Dans La vallée des fleurs, l’exposé des caractères ne se limite plus à interroger les interactions entre les membres d’une jeunesse écorchée, mais se positionne résolument cette fois sur le champ de l’analyse sociétale, ce qui fait de cet ouvrage à la fois le bouleversant récit de la trajectoire de la jeune héroïne du roman mais également une charge violente contre la société groenlandaise et sa puissance tutélaire, le Danemark. Sans nom, le personnage principal également narratrice, va opérer un large mouvement de zoom avant, comme le ferait un réalisateur de cinéma, depuis une première partie, intitulée « Eux », jusqu’à la dernière, « Moi », qui se resserrera comme un étau sur elle. « Eux » ce sont d’abord la famille ; une mère, anaana, et un père, ataata, qui comme la plupart des parents semblent organiser le pire sans que nous n’ayons jamais vraiment l’impression qu’ils s’y prennent plus mal que les autres avec leur fille. Ils seraient même relativement ouverts, sans doute évidemment plus par résignation que par choix, à sa relation homosexuelle avec Maliina ainsi qu’à son départ pour l’université d’Aarhus au Danemark. « Eux » c’est aussi la société et particulièrement cette petite communauté du bout du monde, celle qui pèse de ses normes étroites et désuètes, de ses diktats, celle qui étouffe ses membres au lieu de permettre leur épanouissement.

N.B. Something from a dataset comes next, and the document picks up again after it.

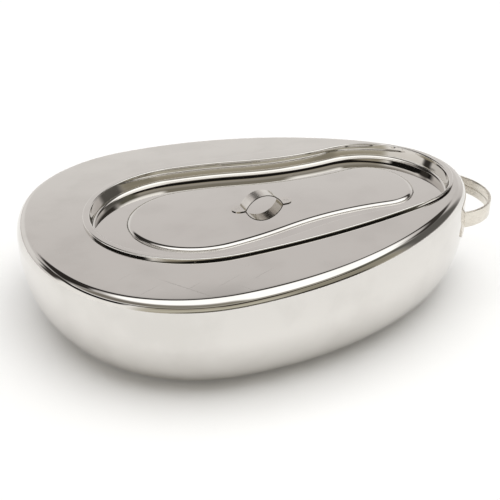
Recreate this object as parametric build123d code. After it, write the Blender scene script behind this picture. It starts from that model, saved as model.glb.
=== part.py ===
"""A stainless steel bedpan with a lift-off cover.

The pan is two pressings, a bowl and a seat, butt-welded round their widest line and ground
flush. A strap handle is spot-welded to its narrow end. The cover is a dish that drops into the
opening of the seat and hangs on its rim, with an arched strip spot-welded to it to lift it by.

Everything is laid out in the frame of the seat: x runs from the wide end to the handle, y across,
and z up from the seat's face. At the end it is all leaned back, so that the base is level and the
seat rises to the handle.
"""
import os
from math import asin, atan, cos, degrees, pi, radians, sin, tan

from build123d import *

os.makedirs("parts", exist_ok=True)

# Driving dimensions, in mm and degrees.

# An outline starts at its wide tip, on the x axis, and runs through arcs of (radius, turn). A
# negative radius bends the other way. A last arc, centred on the x axis, closes it at the narrow tip.
SEAT_START = -131.0
SEAT_ARCS = [(184.0, 22.0), (108.0, 65.5), (289.0, 35.0), (225.0, 15.0)]
RIM_START = -90.0
RIM_ARCS = [(87.0, 90.0), (610.0, 15.6)]
DISH_START = -83.5
DISH_ARCS = [(80.5, 95.0), (300.0, 11.0), (-190.0, 24.0), (54.0, 71.0)]

# The pan. The seat outline is the edge of its flat face. The dish outline is the inside of the cover's
# dish.
PAN_SHEET = 1.0
SEAT_TILT = 2.9
SHOULDER_RADIUS = 7.5
SKIRT = 0.5  # the upright edge of the seat, below its shoulder
SEAM_HEIGHT = 2.0
SEAM_PENETRATION = 0.4  # how far the seam weld stands proud inside
BASE_DEPTH = 81.0  # below the seat's face, at x = 0
BASE_INSET = 43.0  # from the widest line in to the edge of the flat base
DEPTH_POWER = 2.7  # a higher power keeps the wall upright for longer
INSET_POWER = 2.2  # a higher power turns it under more sharply
WALL_STATIONS = 9
NECK_DEPTH = 11.0
NECK_BEND = 2.0
NECK_CLEARANCE = 1.2  # round the cover's dish

# The cover.
COVER_SHEET = 0.8
RIM_HEIGHT = 2.2  # above the seat's face
RIM_BEND = 0.9
SEATING_GAP = 0.05  # under the rim's turned-down edge, which rests on the seat
DISH_DEPTH = 11.2
DISH_CORNER = 2.5
GUTTER_WIDTH = 26.5
PLATEAU_RISE = 2.2
STEP_BEND = 1.2

# The arched strip that lifts the cover.
LIFTER_X = 50.0
LIFTER_STRIP = 0.7
LIFTER_WIDTH = 12.0
LIFTER_SPAN = 32.0
LIFTER_RISE = 10.5
LIFTER_EAR = 9.0

# The strap handle, a half ring of strip with its edges folded in until they meet.
HANDLE_X = 201.0
HANDLE_RADIUS = 48.0
HANDLE_TOP = 27.0  # below the seat's face, at the handle's tip
HANDLE_RISE = 4.8  # how steeply the strap climbs from its tip to its feet
HANDLE_HEIGHT = 13.5
HANDLE_THICKNESS = 2.0
FOLD_RADIUS = 0.9
HEM_GAP = 0.6
FOOT_TOP = 21.5
FOOT_HEIGHT = 17.0
FOOT_LENGTH = 16.0
FOOT_SHEET = 1.0
FOOT_CORNER = 3.0

# Spot welds, each a nugget through the upper sheet and half of the one below it.
NUGGET_RADIUS = 2.0
FOOT_NUGGET_SPACING = 9.0

SEAM_TOP = SHOULDER_RADIUS + SKIRT
SEAM_BOTTOM = SEAM_TOP + SEAM_HEIGHT
DISH_FLOOR = RIM_HEIGHT - DISH_DEPTH
PLATEAU_TOP = DISH_FLOOR + PLATEAU_RISE
NECK_INSIDE = COVER_SHEET + NECK_CLEARANCE


def outline(start_x, arcs, offset=0.0):
    """A closed outline, mirrored about the x axis, with every arc moved outwards by offset."""
    x, y, heading = start_x, 0.0, 90.0
    upper = []
    for radius, turn in arcs:
        bend = 1 if radius > 0 else -1
        centre_x = x + radius * sin(radians(heading))
        centre_y = y - radius * cos(radians(heading))
        upper.append(CenterArc((centre_x, centre_y), abs(radius + offset), heading + 90 * bend, -turn * bend))
        heading -= turn * bend
        x = centre_x - radius * sin(radians(heading))
        y = centre_y + radius * cos(radians(heading))
    last_radius = y / cos(radians(heading))
    last_centre = x + last_radius * sin(radians(heading))
    upper.append(CenterArc((last_centre, 0), last_radius + offset, heading + 90, -heading - 90))
    lower = [mirror(arc, about=Plane.XZ) for arc in reversed(upper)]
    return Wire([arc.edge() for arc in upper + lower])


def slab(start_x, arcs, offset, bottom, top):
    """A flat plate that fills an outline, between two heights."""
    return extrude(Pos(0, 0, bottom) * Face(outline(start_x, arcs, offset)), top - bottom, dir=(0, 0, 1))


def edges_at(part, height):
    """The edges of a part that lie flat at a height."""
    return part.edges().filter_by_position(Axis.Z, height - 0.001, height + 0.001)


# --- the pan ---------------------------------------------------------------------------------

def bowl_form(growth):
    """The solid inside the bowl's outer face, grown by an amount on its side and its base.

    Its sections swing from the seam's plane, parallel to the seat, to the plane of the base.
    """
    height = BASE_DEPTH + growth - SEAM_BOTTOM
    sections = []
    for station in range(WALL_STATIONS + 1):
        share = sin(pi / 2 * station / WALL_STATIONS) ** (2 / DEPTH_POWER)
        inset = (BASE_INSET + growth) * (1 - (1 - share**DEPTH_POWER) ** (1 / INSET_POWER))
        swing = degrees(atan(share * tan(radians(SEAT_TILT))))
        section = outline(SEAT_START, SEAT_ARCS, SHOULDER_RADIUS + growth - inset)
        sections.append(Pos(0, 0, -SEAM_BOTTOM - share * height) * Rot(0, swing, 0) * section)
    return Solid.make_loft(sections)


def seat_form(growth):
    """The solid inside the seat's outer face, with its rounded shoulder, down to the top of the seam."""
    block = slab(SEAT_START, SEAT_ARCS, SHOULDER_RADIUS + growth, -SEAM_TOP, growth)
    return fillet(edges_at(block, growth), SHOULDER_RADIUS + growth)


def make_bowl():
    """The bowl, open at the top, where the seam weld sits on its edge."""
    return bowl_form(0) - bowl_form(-PAN_SHEET)


def make_seat():
    """The seat: a flat ring with a rounded shoulder and a neck turned down round its opening."""
    skin = seat_form(0) - seat_form(-PAN_SHEET)
    neck = slab(DISH_START, DISH_ARCS, NECK_INSIDE + PAN_SHEET, -NECK_DEPTH, 0)
    seat = skin + neck - slab(DISH_START, DISH_ARCS, NECK_INSIDE, -NECK_DEPTH, 0)
    for height, radius in ((0, NECK_BEND), (-PAN_SHEET, NECK_BEND - PAN_SHEET)):
        flat = seat.faces().filter_by(Plane.XY).filter_by_position(Axis.Z, height - 0.01, height + 0.01)[0]
        seat = fillet(flat.inner_wires()[0].edges(), radius)
    return seat


def make_seam():
    """The weld that joins the seat to the bowl, flush outside and a little proud inside."""
    outside = slab(SEAT_START, SEAT_ARCS, SHOULDER_RADIUS, -SEAM_BOTTOM, -SEAM_TOP)
    inside = SHOULDER_RADIUS - PAN_SHEET - SEAM_PENETRATION
    return outside - slab(SEAT_START, SEAT_ARCS, inside, -SEAM_BOTTOM, -SEAM_TOP)


# --- the strap handle ------------------------------------------------------------------------

def ring(inner, outer, bottom, top):
    """An upright ring about the centre of the handle's bend."""
    band = Circle(outer) - Circle(inner)
    return Pos(HANDLE_X, 0, bottom) * extrude(band, top - bottom)


def make_strap():
    """The bent strip, with its rounded folds and the slit where the folded edges meet inside."""
    inner = HANDLE_RADIUS - HANDLE_THICKNESS / 2
    outer = HANDLE_RADIUS + HANDLE_THICKNESS / 2
    bottom = -HANDLE_TOP - HANDLE_HEIGHT
    middle = bottom + HANDLE_HEIGHT / 2
    tip_x = HANDLE_X + outer
    strap = ring(inner, outer, bottom, -HANDLE_TOP)
    strap = fillet(edges_at(strap, bottom) + edges_at(strap, -HANDLE_TOP), FOLD_RADIUS)
    strap -= ring(inner - 1, HANDLE_RADIUS, middle - HEM_GAP / 2, middle + HEM_GAP / 2)
    outer_half = Box(outer * 2, outer * 3, outer, align=(Align.MIN, Align.CENTER, Align.CENTER))
    strap &= Pos(HANDLE_X, 0, middle) * outer_half
    return Pos(tip_x, 0, middle) * Rot(0, HANDLE_RISE, 0) * Pos(-tip_x, 0, -middle) * strap


def foot_planes():
    """The plane of each foot, square to the bowl's wall there, with its x axis along the wall."""
    tip = outline(SEAT_START, SEAT_ARCS, SHOULDER_RADIUS).edges().sort_by(Axis.X)[-1]
    middle = asin(HANDLE_RADIUS / tip.radius) + FOOT_LENGTH / 2 / tip.radius
    height = -FOOT_TOP - FOOT_HEIGHT / 2
    planes = []
    for turn in (middle, -middle):
        along = (-sin(turn), cos(turn), 0)
        outwards = (cos(turn), sin(turn), 0)
        planes.append(Plane((tip.arc_center.X, 0, height), x_dir=along, z_dir=outwards))
    return planes


def foot_prisms(sketch):
    """A sketch on each foot, run outwards through the bowl's wall."""
    return [extrude(plane * sketch, HANDLE_X) for plane in foot_planes()]


def make_handle():
    """The strap and its two feet, which lie on the bowl's wall and point away from each other."""
    plate = bowl_form(FOOT_SHEET)
    foot = RectangleRounded(FOOT_LENGTH + HANDLE_THICKNESS, FOOT_HEIGHT, FOOT_CORNER)
    feet = [plate & prism for prism in foot_prisms(foot)]
    return make_strap() + feet - bowl_form(0)


def make_handle_nuggets():
    """Two spot welds through each foot and into the bowl's wall."""
    spots = Sketch() + [Pos(0, side * FOOT_NUGGET_SPACING / 2) * Circle(NUGGET_RADIUS) for side in (-1, 1)]
    depth = bowl_form(FOOT_SHEET) - bowl_form(-PAN_SHEET / 2)
    return [depth & prism for prism in foot_prisms(spots)]


# --- the cover -------------------------------------------------------------------------------

def make_cover():
    """The dish, its raised middle and its rim, all one sheet."""
    under_rim = RIM_HEIGHT - COVER_SHEET
    under_dish = DISH_FLOOR - COVER_SHEET
    rim = slab(RIM_START, RIM_ARCS, 0, SEATING_GAP, RIM_HEIGHT)
    rim = fillet(edges_at(rim, RIM_HEIGHT), RIM_BEND)
    rim -= slab(RIM_START, RIM_ARCS, -COVER_SHEET, SEATING_GAP, under_rim)
    dish = slab(DISH_START, DISH_ARCS, COVER_SHEET, under_dish, RIM_HEIGHT)
    dish = fillet(edges_at(dish, under_dish), DISH_CORNER + COVER_SHEET)
    hollow = slab(DISH_START, DISH_ARCS, 0, DISH_FLOOR, RIM_HEIGHT)
    hollow = fillet(edges_at(hollow, DISH_FLOOR), DISH_CORNER)
    plateau = slab(DISH_START, DISH_ARCS, -GUTTER_WIDTH, under_dish, PLATEAU_TOP)
    plateau = fillet(edges_at(plateau, PLATEAU_TOP), STEP_BEND)
    under_plateau = PLATEAU_TOP - COVER_SHEET
    recess = slab(DISH_START, DISH_ARCS, -GUTTER_WIDTH - COVER_SHEET, under_dish - 1, under_plateau)
    recess = fillet(edges_at(recess, under_plateau), STEP_BEND - COVER_SHEET / 2)
    return rim + dish - hollow + plateau - recess


def make_lifter():
    """The arched strip, with a rounded ear at each end that lies on the cover's raised middle."""
    outer = ((LIFTER_SPAN / 2) ** 2 + LIFTER_RISE**2) / (2 * LIFTER_RISE)
    centre = LIFTER_RISE - outer
    length = LIFTER_SPAN + 2 * LIFTER_EAR
    ears = Pos(0, LIFTER_STRIP / 2) * Rectangle(length, LIFTER_STRIP)
    above = Pos(0, LIFTER_RISE) * Rectangle(length, 2 * LIFTER_RISE)
    profile = (Pos(0, centre) * Circle(outer) + ears - Pos(0, centre) * Circle(outer - LIFTER_STRIP)) & above
    strip = extrude(Plane.XZ * profile, LIFTER_WIDTH / 2, both=True)
    strip &= extrude(SlotOverall(length, LIFTER_WIDTH), LIFTER_RISE)
    return Pos(LIFTER_X, 0, PLATEAU_TOP) * strip


def make_lifter_nuggets():
    """One spot weld through each ear and into the cover."""
    bottom = PLATEAU_TOP - COVER_SHEET / 2
    spot = Pos(0, 0, bottom) * extrude(Circle(NUGGET_RADIUS), COVER_SHEET / 2 + LIFTER_STRIP)
    reach = LIFTER_SPAN / 2 + LIFTER_EAR / 2
    return [Pos(LIFTER_X + side * reach, 0, 0) * spot for side in (-1, 1)]


# --- assembly --------------------------------------------------------------------------------

handle_nuggets = make_handle_nuggets()
lifter_nuggets = make_lifter_nuggets()
pieces = {
    "pan_bowl": make_bowl() - handle_nuggets,
    "pan_seat": make_seat(),
    "pan_seam_weld": make_seam(),
    "pan_handle": make_handle() - handle_nuggets,
    "pan_handle_spot_welds": Compound(handle_nuggets),
    "cover": make_cover() - lifter_nuggets,
    "cover_handle": make_lifter() - lifter_nuggets,
    "cover_handle_spot_welds": Compound(lifter_nuggets),
}
level = Rot(0, -SEAT_TILT, 0)
box = Compound([level * piece for piece in pieces.values()]).bounding_box()
stand = Pos(-box.center().X, 0, -box.min.Z)
for name, piece in pieces.items():
    export_step(stand * level * piece, f"parts/{name}.step")
print("Overall size, in mm:", box.size)
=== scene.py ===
from math import asin, cos, degrees, radians, sin, sqrt, tan

import bpy
import numpy as np
from mathutils import Euler, Matrix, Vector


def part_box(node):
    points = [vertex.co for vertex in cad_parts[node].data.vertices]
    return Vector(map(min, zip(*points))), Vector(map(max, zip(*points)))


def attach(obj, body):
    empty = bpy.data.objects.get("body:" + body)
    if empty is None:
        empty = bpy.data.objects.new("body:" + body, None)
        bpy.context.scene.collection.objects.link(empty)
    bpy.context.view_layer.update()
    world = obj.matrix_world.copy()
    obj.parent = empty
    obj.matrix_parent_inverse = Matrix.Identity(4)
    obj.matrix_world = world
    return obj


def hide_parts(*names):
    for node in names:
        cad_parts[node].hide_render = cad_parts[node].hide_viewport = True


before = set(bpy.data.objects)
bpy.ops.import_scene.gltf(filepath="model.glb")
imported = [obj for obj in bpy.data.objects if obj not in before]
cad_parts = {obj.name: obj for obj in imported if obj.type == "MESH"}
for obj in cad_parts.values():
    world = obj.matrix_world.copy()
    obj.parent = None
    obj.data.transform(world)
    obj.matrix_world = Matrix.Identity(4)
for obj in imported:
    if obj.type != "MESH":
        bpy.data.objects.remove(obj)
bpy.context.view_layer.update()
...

C’est d’ailleurs cette coupure entre « Eux » et elle qui va déclencher une forte déstabilisation chez l’héroïne, qui ne parviendra pas à trouver sa place sur le continent pas plus que dans son parcours estudiantin. Alors que ce départ, cette échappée vers l’ailleurs lui apparaissait comme le seul moyen de reprendre son souffle, elle comprend rapidement que là comme ailleurs elle ne trouvera pas non plus sa place. Sans cesse rappelée à sa différence d’apparence physique, mais aussi de culture, elle va rapidement plonger dans un terrible malaise métaphysique, faisant resurgir les épisodes les plus traumatiques de son enfance ainsi que ses souffrances les plus vives, comme le départ de sa grand-mère adorée, son aanaa, et la séparation d’avec sa compagne. C’est alors que la cousine de cette dernière se suicide tragiquement et qu’elle saisit l’opportunité de la rejoindre dans le Groenland de l’Est afin de la soutenir dans cette épreuve et échapper ainsi aux démons qui l’étreignent et la menacent au sein d’une communauté danoise perçue comme suprémaciste vis-à-vis des groenlandais.
« On ne trouve pas d’explication incontestable au fait que les gens se tuent quand arrive le soleil de minuit, mais une des hypothèses serait qu’ils deviennent dépressifs quand ils dorment trop peu, une autre que, après un hiver sombre et froid, ils gagnent des forces à mesure que les journées se font plus claires et plus chaudes, mais que, lorsqu’enfin elles sont là, ils réalisent que la vie ne s’améliorera pas pour autant. Jamais. »
Niviaq Korneliussen
Car la question du suicide est la grande question du roman, une sorte d’aporie inévitable pour tous ceux qui, écartelés par une équation existentielle intenable, finissent pas lâcher prise. Oubliez les clichés sur les sociétés du grand Nord en harmonie avec la nature, baignant de façon idyllique dans un folklore et des traditions séculaires ! Niviaq Korneliussen nous parle du Groenland d’aujourd’hui, un pays traumatisé par des années de dépendance totale, une société écartelée entre tradition et modernité, une société violente où la jeunesse est confrontée aux mêmes difficultés que tous les jeunes de la planète ( assignations sociales, problématiques post coloniales, respect des identités de genre) , auxquelles s’ajoutent des conditions extrêmes, un isolement que chacun voudrait voir cesser mais qui rend paradoxalement toute fuite très complexe.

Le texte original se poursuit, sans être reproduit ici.